Key Contributions and Significance
The paper reports the first numerical investigation of lean hydrogen-air premixed flames subjected to acoustic oscillations from an approximate monopole, specifically addressing the dependence of instability patterns on both forcing frequency and equivalence ratio.

1. Conceptual Framework: A conceptual framework is proposed to interpret flame evolution as the superposition of an intrinsic standing cellular mode and an acoustically forced travelling mode, explaining the emergence of envelope-like structures at high frequencies.
2. Quantitative Correlations: The study provides the first reported correlations between density-weighted displacement speed and total stretch rate for acoustically excited lean hydrogen-air flames in both linear and non-linear growth phases.
3. Fundamental Understanding: The findings advance the understanding of acoustically triggered intrinsic instabilities, particularly the role of thermodiffusive effects versus hydrodynamic instability in lean hydrogen combustion.
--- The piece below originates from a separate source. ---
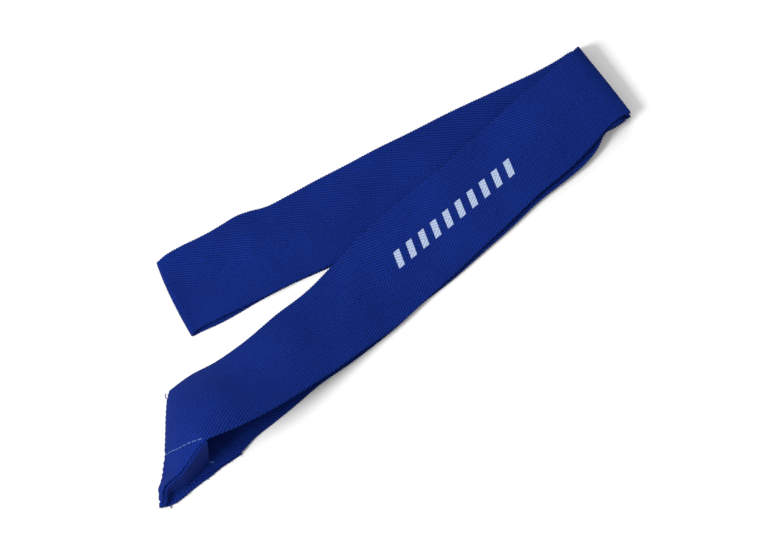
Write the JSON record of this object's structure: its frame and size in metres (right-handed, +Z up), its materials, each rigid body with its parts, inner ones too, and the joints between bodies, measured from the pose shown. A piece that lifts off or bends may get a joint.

4. Practical Relevance: The results provide a basis for the active control of hydrogen flames in practical combustion systems, highlighting the importance of frequency-dependent flame sensitivity and the limitations of compact flame assumptions in high-frequency regimes.

The authors note that while the current study is limited to 2D configurations, future work should examine these interactions in 3D, where extended mixture fraction sampling and stronger stretch effects may further modify flame morphology and stretch sensitivity.